Germany opposed removing the ban and is holding urgent talks with the European Commission, said Andrea Fischer, a member of the Green Party.
 
The UK Ministry of Agriculture said it always knew it would be difficult to persuade people abroad to buy British beef.
 
It said it welcomed the EC talks, but insisted Germany had an obligation to adopt the position accepted by the majority of the commission's members.
 
"We welcome their willingness to talk about it," a spokesperson said. "We have convinced the commission that British beef is safe and we are sure that the stringent conditions applied mean it is among the safest in the world."
 
Terry Lee, head of export marketing at the Meat and Livestock Commission, said he believed politicians and consumers in Germany would gradually begin to accept British beef again.
 
He said that what worried him was that "the German concerns are very vague, and not specific".
 
"We hope it can be overcome," he said.
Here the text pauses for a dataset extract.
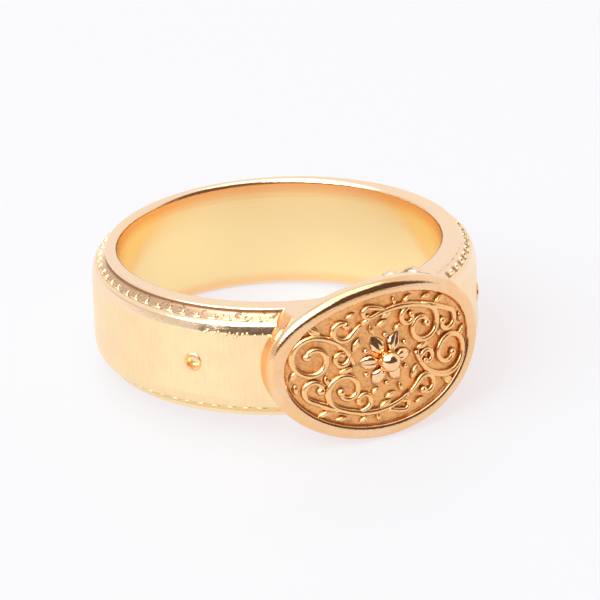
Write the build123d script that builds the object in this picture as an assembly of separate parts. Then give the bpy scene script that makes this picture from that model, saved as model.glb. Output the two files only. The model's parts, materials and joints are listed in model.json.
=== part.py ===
from build123d import *
import os
from collections import namedtuple
from math import asin, atan2, cos, degrees, hypot, radians, sin, sqrt, tan

os.makedirs("parts", exist_ok=True)

# A gold belt ring, cast and soldered into one piece. Sizes are in millimetres.
# It is modelled about the finger hole: the hole's axis is Z and the oval plate faces -Y.
# At the end the ring is tilted onto its two rests and set down on Z = 0.

# Band
FINGER_RADIUS = 9.25
BAND_WIDTH = 6.5
FRONT_WALL = 2.16
BACK_WALL = 1.26
HOLE_EDGE_ROUND = 0.3

# Stitched edge, from the plain face of the band to its flat rim
SHOULDER_RISE = 0.38
SHOULDER_DROP = 0.3
TRACK_RISE = 0.42
TRACK_DROP = 0.5
RIM_STEP = 0.14
RIM_ROUND = 0.1

# Belt holes, one each side of the plate
BELT_HOLE_ANGLE = 55.3
BELT_HOLE_RADIUS = 0.4
BELT_HOLE_DEPTH = 0.4
EYELET_WALL = 0.12
EYELET_RISE = 0.05

# Oval plate, bent about an axis parallel to the finger hole, with its edge square to its face
PLATE_WIDTH = 13.85
PLATE_HEIGHT = 9.44
PLATE_BEND = 15.1
PLATE_THICKNESS = 1.15
PLATE_SEAT = 0.16
PLATE_FRONT_ROUND = 0.35
PLATE_BACK_ROUND = 0.3
RIM_AT_SIDES = 0.98
RIM_AT_TOP = 0.86
FIELD_DEPTH = 0.32
OVAL_POINTS = 32

# Saddle that joins the plate to the band
SADDLE_WIDTH = 13.0
SADDLE_HEIGHT = 9.6
SADDLE_BITE = 0.5

# Solder knobs behind the top of the plate, sunk in its back
KNOB_SINK = 0.2

# Relief in the plate's field
RELIEF_BELOW_RIM = 0.05
RELIEF_ROOT = 0.1
STEM_WIDTH = 0.28
BERRY_RADIUS = 0.25
BERRY_LIFT = 0.02
LEAF_SLIMNESS = 0.42
BOSS_RADIUS = 0.62
BOSS_LIFT = 0.2
PETALS = 6
PETAL_START = 0.4
PETAL_LENGTH = 1.32
PETAL_WIDTH = 0.86
ROSETTE_DOME = 3.6
ROSETTE_LIFT = 0.16
DEW_RADIUS = 0.16
DEW_RING = 1.45

# What follows from the sizes above
OUTER_RADIUS = FINGER_RADIUS + (FRONT_WALL + BACK_WALL) / 2
OUTER_SHIFT = (FRONT_WALL - BACK_WALL) / 2
HALF_BAND = BAND_WIDTH / 2
EDGE_DROP = SHOULDER_DROP + TRACK_DROP + RIM_ROUND
PLATE_FRONT = FINGER_RADIUS + FRONT_WALL - PLATE_SEAT + PLATE_THICKNESS
PLATE_AXIS_Y = PLATE_BEND - PLATE_FRONT
FIELD_HALF_WIDTH = PLATE_WIDTH / 2 - RIM_AT_SIDES
FIELD_HALF_HEIGHT = PLATE_HEIGHT / 2 - RIM_AT_TOP
FIELD_BEND = PLATE_BEND - FIELD_DEPTH
RELIEF_BEND = PLATE_BEND - RELIEF_BELOW_RIM
TALL = 2 * (BAND_WIDTH + PLATE_HEIGHT)
REACH = 2 * PLATE_FRONT

# The plate is drawn in its front view, with X to the right and Z up.
FRONT_VIEW = Plane(origin=(0, 0, 0), x_dir=(1, 0, 0), z_dir=(0, -1, 0))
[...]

We've always known it's going to be very difficult.
 
"We would be surprised if the commission asked us to do any more. We suspect that when other countries start buying British beef, so will the Germans."
 
Exports 'initially limited'
 
A spokeswoman for the National Farmers Union (NFU) said it would be a great shame if certain member states tried to stop their consumers "enjoying a product which is now among the safest in the world".
 
She said UK farmers had worked hard to "meet all the criteria under the date-based export scheme, to assure the EU authorities and consumers that British beef is safe".
 
"This hard work has been fully recognised by the European Commission," she said.
 
"The NFU has always recognised that the restoration of lost beef markets was not going to happen overnight and that the number of exports was initially going to be limited."
 
'Draconian' French conditions
 
But Shadow Home Secretary Ann Widdecombe said: "I have to admit it makes me angry."
 
The opposition politician said all countries had to follow the ruling reaced by the commission and Germany could not make its own decisions.
 
French Agriculture Minister Jean Glavany also said on Tuesday that British beef would not be imminently returning to supermarket shelves.
 
"I have to reassure French consumers that the doors are not immediately wide open to British beef," he said on French television.
 
"In fact, they are not still open in France, contrary to what some papers have me say, because to make this European decision legal in France, a decree is needed from the agriculture ministry which will be not be ready before the end of August.
 
"So British beef cannot yet enter France. The conditions for the lifting of the embargo are in fact extremely draconian," he said.